Our Sunday and Monday were pretty tough. Little Miss started our Sunday bedtime routine by dunking clean panties into the toilet and flinging the (blessedly) clean water all over our bathroom. She ended the bedtime routine by NOT EVER GOING TO BED. That's a bit of an exaggeration, but she was up about 6 times that night, once for 2 hours straight. It was like a horrible game of tag. She'd come to my bed, I'd put her back in her bed, certain she was asleep, then go to bed. Mere minutes later she was back in my bed. I even tried sleeping in the spare bed in her room to offer her some comfort, but then she was just trying to climb into that bed. I was exhausted. We somehow survived the day, only to have the bedtime game of tag start again. My exhaustion lost me the game, and at 330, I woke to her sweet voice saying, "Mama. Mama." I looked, and she was covered in what I thought was blood! Heavens, the panic! I got her out into the hallway, in the light, to see that, instead, she was covered in a mysterious black substance. When I asked her what it was, she told me it was marker. Now, being the mom, I know where the markers are kept, and I was fairly sure it WASN'T marker. I told her to show me which marker. She proceeded into the bathroom, opened a drawer, then opened....mascara. My almost-3-year old's face was covered in mascara. I switched from terror to anger in no time. I managed to get her cleaned up AND find the baby gate in the garage in under 10 minutes.

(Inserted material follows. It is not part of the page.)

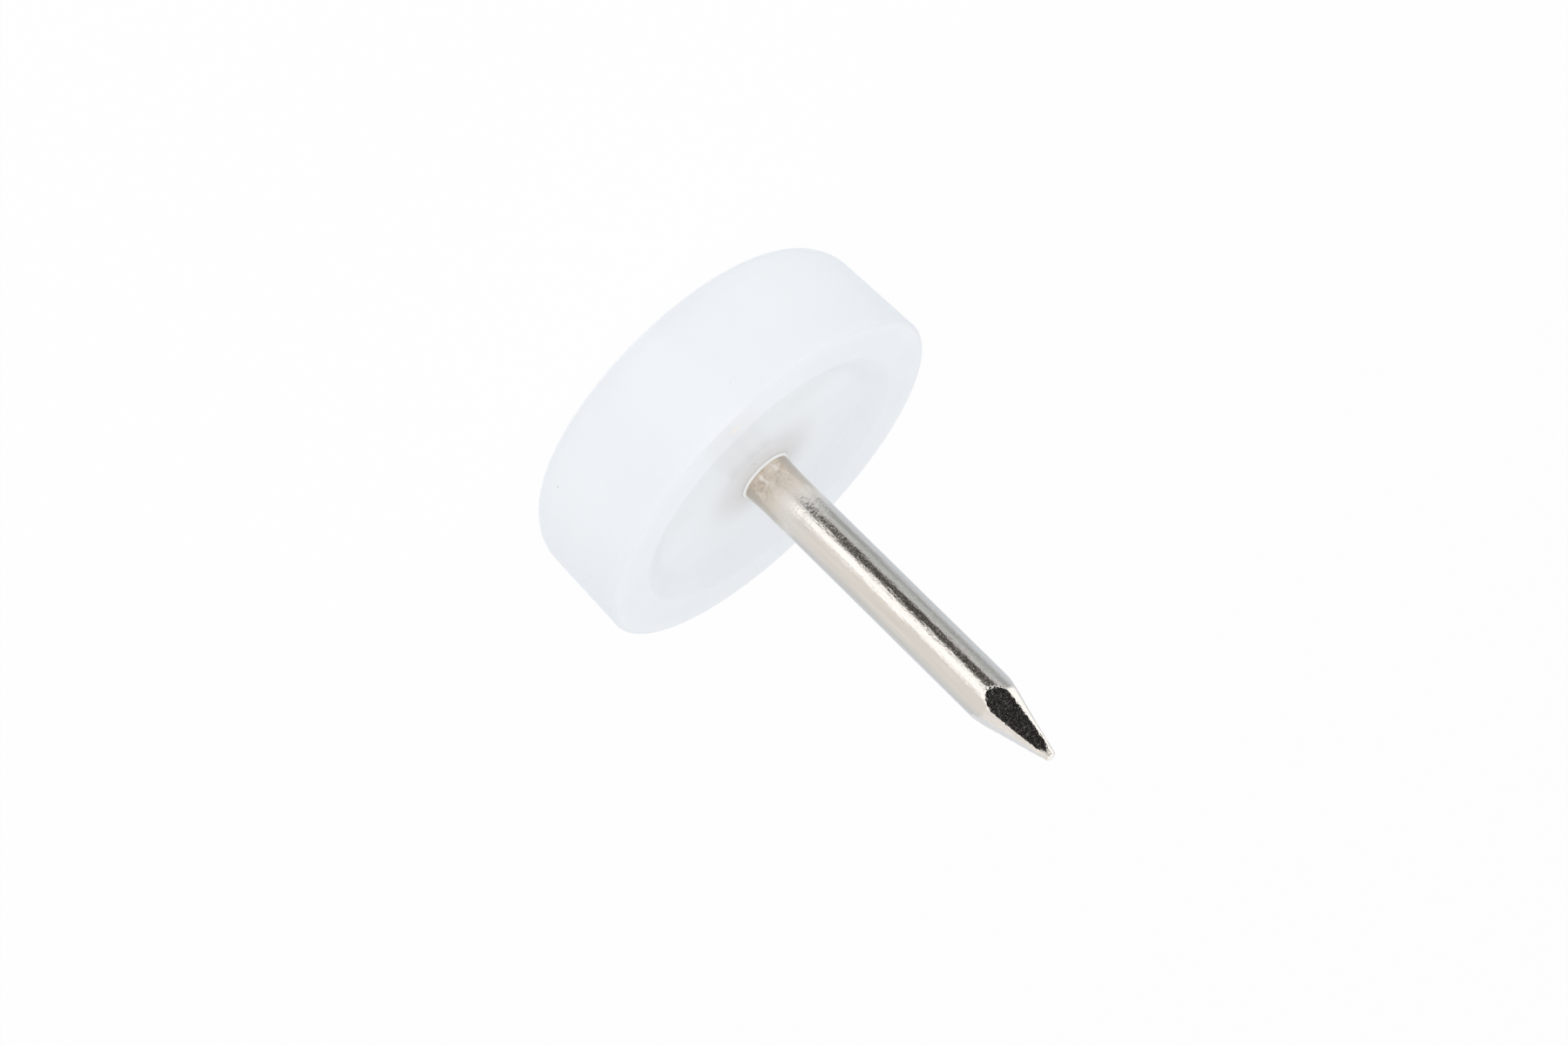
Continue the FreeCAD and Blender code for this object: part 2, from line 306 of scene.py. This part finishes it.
class Nodes:
    """A node tree with short calls to add, set and link nodes."""

    def __init__(self, tree):
        self.tree = tree
        tree.nodes.clear()

    def add(self, kind, settings=None, **inputs):
        """A new node. Inputs are values or other nodes' outputs, by socket name."""
        node = self.tree.nodes.new(kind)
        for name, value in (settings or {}).items():
            setattr(node, name, value)
        for name, value in inputs.items():
            self.put(node, name.replace("_", " "), value)
        return node

    def put(self, node, name, value):
        """Sets or links one input, by its name or number. A colour is given as three numbers."""
        socket = node.inputs[name]
        if isinstance(value, bpy.types.NodeSocket):
            self.tree.links.new(value, socket)
        elif socket.type == "RGBA":
            socket.default_value = (*value, 1.0)
        else:
            socket.default_value = value

    def math(self, operation, *values, clamp=False):
        node = self.add("ShaderNodeMath", {"operation": operation, "use_clamp": clamp})
        for number, value in enumerate(values):
            self.put(node, number, value)
        return node.outputs[0]

    def times(self, value, *others):
        """The product of two or more values."""
        for other in others:
            value = self.math("MULTIPLY", value, other)
        return value

    def vector(self, operation, *values):
        """A vector, or a number where the operation measures one."""
        node = self.add("ShaderNodeVectorMath", {"operation": operation})
        for number, value in enumerate(values):
            self.put(node, number, value)
        return node.outputs["Value" if operation in ("LENGTH", "DISTANCE") else "Vector"]

    def split(self, vector):
        return self.add("ShaderNodeSeparateXYZ", Vector=vector).outputs

    def noise(self, vector, scale, detail, roughness=0.5):
        node = self.add("ShaderNodeTexNoise", Vector=vector, Scale=scale, Detail=detail,
                        Roughness=roughness)
        return node.outputs["Fac"]

    def fade(self, value, ends, smooth=False):
        """Turns a reading into a strength, between two ends of (reading, strength)."""
        kind = "SMOOTHSTEP" if smooth else "LINEAR"
        node = self.add("ShaderNodeMapRange", {"interpolation_type": kind}, Value=value)
        (low, first), (high, last) = ends
        self.put(node, "From Min", low)
        self.put(node, "From Max", high)
        self.put(node, "To Min", first)
        self.put(node, "To Max", last)
        return node.outputs["Result"]

    def mix(self, factor, first, second, blend="MIX"):
        node = self.add("ShaderNodeMix", {"data_type": "RGBA", "blend_type": blend})
        self.put(node, 0, factor)
        self.put(node, 6, first)
        self.put(node, 7, second)
        return node.outputs[2]

    def shaded(self, colour, level):
        """A colour that is made lighter or darker by a level."""
        grey = self.add("ShaderNodeCombineColor", Red=level, Green=level, Blue=level)
        return self.mix(1.0, colour, grey.outputs["Color"], "MULTIPLY")

    def blend(self, share, first, second):
        """A mix of two shaders."""
        node = self.add("ShaderNodeMixShader")
        self.put(node, 0, share)
        self.put(node, 1, first)
        self.put(node, 2, second)
        return node.outputs["Shader"]

    def ramp(self, value, stops):
        node = self.add("ShaderNodeValToRGB", Fac=value)
        ramp = node.color_ramp
        while len(ramp.elements) < len(stops):
            ramp.elements.new(1.0)
        for element, (place, colour) in zip(ramp.elements, stops):
            element.position = place
            element.color = (*colour, 1.0)
        return node.outputs["Color"]


def rounded_path(corners):
    """A profile through corners (radius, height, round), with each round as an arc.

    Where a side has room, a point lies just outside an arc, so that shading stays on the round.
    """
    path = []
    spots = [Vector((across, up)) for across, up, size in corners]
    for number, (across, up, size) in enumerate(corners):
        here = spots[number]
        if not size:
            path.append(here)
            continue
        sides = (spots[number - 1] - here, spots[number + 1] - here)
        to_last, to_next = (side.normalized() for side in sides)
        opening = to_last.angle(to_next)
        reach = size / math.tan(opening / 2)
        centre = here + (to_last + to_next).normalized() * size / math.sin(opening / 2)
        start = here + to_last * reach - centre
        turned = start.angle_signed(here + to_next * reach - centre)
        count = max(2, math.ceil(abs(math.degrees(turned)) / ARC_STEP))
        arc = [
            centre + Matrix.Rotation(-turned * index / count, 2) @ start
            for index in range(count + 1)
        ]
        before, after = (
            [here + side.normalized() * (reach + ARC_SUPPORT)]
            if side.length > reach + 2 * ARC_SUPPORT else []
            for side in sides
        )
        path += before + arc + after
    return path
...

Needless to say, I couldn't take it any more. I needed a way to help her sleep better. I set up the gate, gave her very clear instructions "Do Not Touch The Gate" because all adults know that stinkin' thing won't hold up if she wants to get out of her room! And, God Bless Us Every One, she has slept through the night every night since then. This morning, with a bit of cloud cover, my angel slept until 7am! She read in bed until 8. I am a much happier mama with some sleep on board. Much. Happier.

I promise there is a connection between this and Daisy Duck. I really do. Apparently, I've held onto this idea for a while, and here it is: It's that parents (Christians, families, neighbors...pick your favorite) just get it right every time. Instead, we do our best to play dress up when others are around and lay around in our sweats the rest of the time. I do TRY to be a good mama. I really do. So, when you ask me, "How are things going with Little Miss?" I'll tell you we're doing well. I'll tell you about how she bumped her chin and what a fun kid she is, but I'll leave off the parts where I lose my patience, or where time out lasts a few minutes longer than it should, or where I just couldn't give her a bath last night because we were too darn tired.

I will try, going forward, to not play dress up with you. I will let you know the good with the bad. Some weeks (okay, maybe not weeks--but days? or hours?) we may really be doing well. My prayers of having strength and skills equal to my tasks are being answered, so I expect some times I'll feel like Daisy Duck with the phone ringing. Some days, though, I'll tell you, "This is hard. Harder than I've ever imagined it would be. I'm exhausted and impatient. I'm short-tempered and not very nice." And then, as now, I'll ask you to pray for Little Miss and me, as we figure out how to be mama and daughter.